57.              The petitioner also claims that the State violated his rights by insulting him in its response received January 3, 2007. He further alleges that the Surinamese body which represented the State before the Inter-American Commission, the Commission Legal Experts in Human Rights, does not operate according to law.

 

58.              Pursuant to Article 31(3) of the Rules of Procedure, it is clearly evident from the record that the petitioner has not pursued domestic remedies with respect to any of the issues identified as claim 4 and no exception to the requirement of exhaustion is alleged to apply.

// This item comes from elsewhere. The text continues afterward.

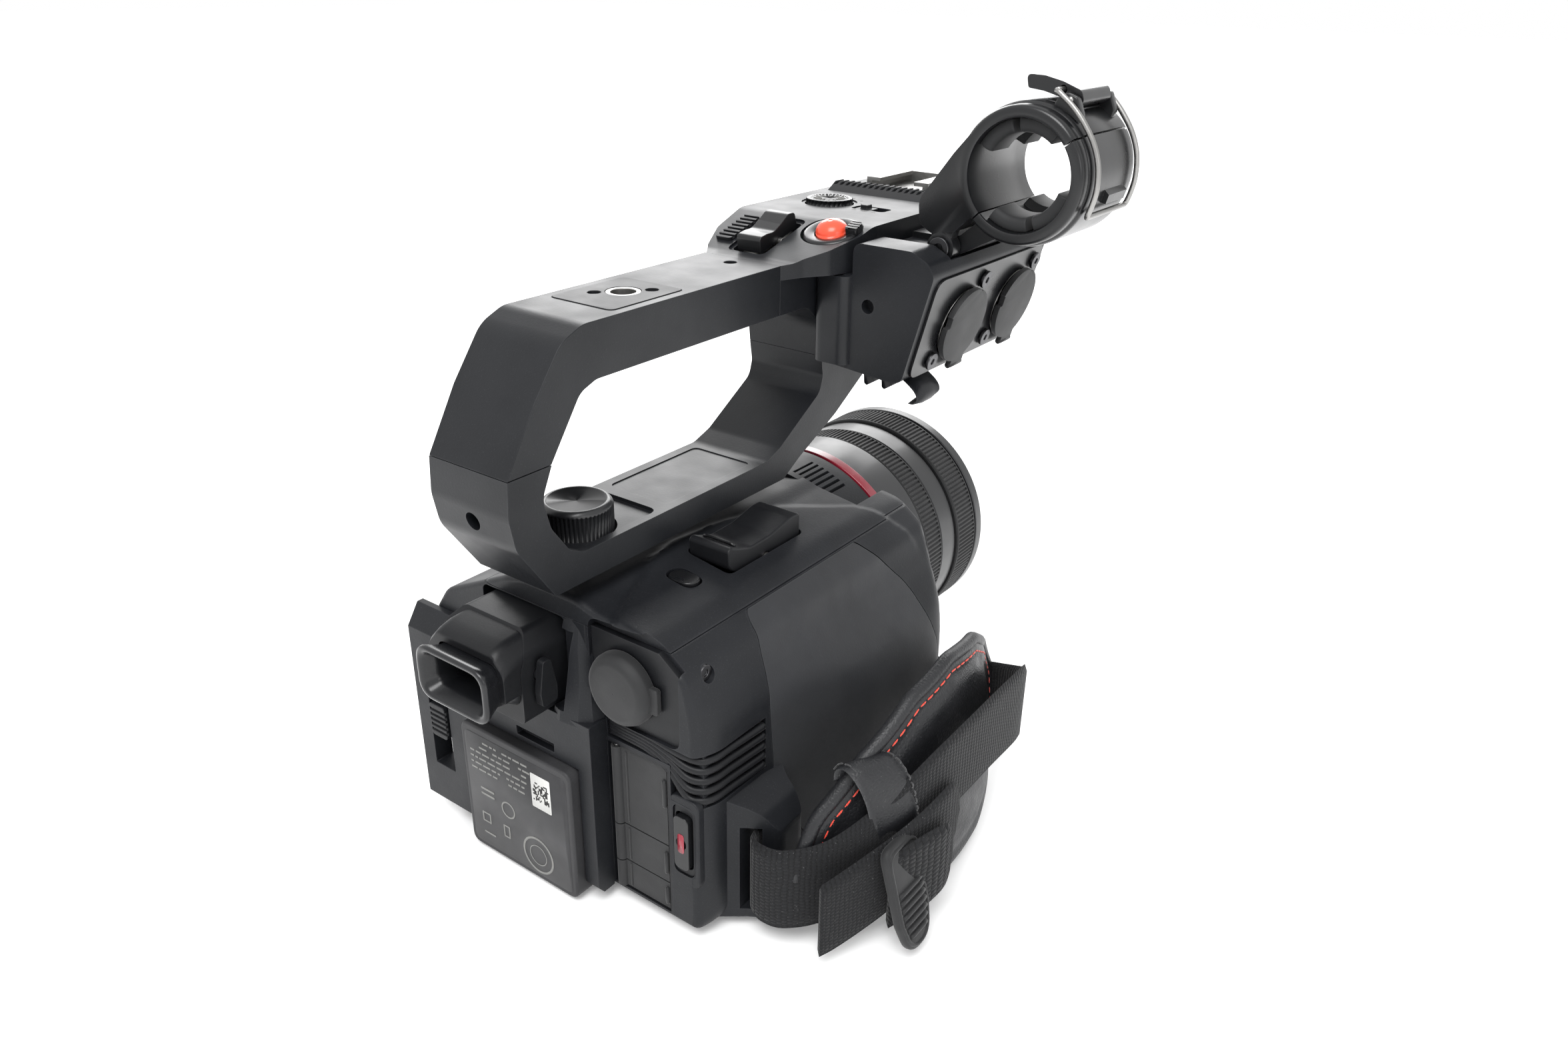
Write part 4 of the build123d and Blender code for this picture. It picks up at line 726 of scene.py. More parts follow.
def merge(name, parts):
    """One object from several."""
    bm = bmesh.new()
    mats = []
    for o in parts:
        offset = len(mats)
        mats.extend(o.data.materials)
        before = len(bm.faces)
        bm.from_mesh(o.data)
        bm.faces.ensure_lookup_table()
        for f in bm.faces[before:]:
            f.material_index += offset
    mesh = bpy.data.meshes.new(name)
    bm.to_mesh(mesh)
    bm.free()
    for m in mats:
        mesh.materials.append(m)
    shade_smooth(mesh)
    drop(*parts)
    return link(name, mesh)


def stitches(name, line, lift, length=2.3, pitch=3.3, radius=0.24, mat="thread"):
    """Row of sewn stitches along a line, each lifted a little along a direction."""
    pts = np.array(line)
    s = run_along(pts)
    parts = []
    for start in np.arange(0.4, s[-1] - length, pitch):
        run = [[np.interp(start + length * t, s, pts[:, k]) for k in range(3)]
               for t in (0, 0.12, 0.35, 0.65, 0.88, 1)]
        run = [Vector(p) + Vector(lift) * h for p, h in zip(run, (-0.15, 0.12, 0.24, 0.24, 0.12, -0.15))]
        parts.append(tube("s", run, radius, mat, 6))
    return merge(name, parts)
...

Therefore, these allegations are inadmissible pursuant to Article 47(a) of the Convention.
 

V.         CONCLUSION

 

59.              Because the Commission has concluded that the petition is inadmissible due to failure to exhaust domestic remedies, it is not necessary to address the other requisites for admissibility.

 

60.              Based upon the foregoing analysis, the Commission has found that all four claims are inadmissible due to the non-exhaustion of domestic remedies, pursuant to Article 47(a) of the Convention.

 

THE INTER-AMERICAN COMMISSION ON HUMAN RIGHTS

 

DECIDES:

 

1.                  To declare Petition 1066-04 inadmissible;

 

2.                  To so notify the parties; and

 

3.                  To include this report in its Annual Report to the General Assembly of the Organization of American States.

 

Done and signed in the city of Washington, D.C., on the 4th day of the month of March, 2008.  (Signed):  Paolo G. Carozza, Chairman; Luz Patricia Mejía Guerrero, First Vice-Chairwoman; Felipe González, Second Vice-Chairman; Paulo Sérgio Pinheiro, Sir Clare K. Roberts, Florentín Meléndez, and Víctor E. Abramovich, Commissioners.

 


[1] See IACHR Report No. 4/97 (Colombia), March 12, 1997.

[2] See IACHR Report No. 39/96, Case 11.673 (Argentina), October 15, 1996, Annual Report of the Inter-American Commission on Human Rights 1996.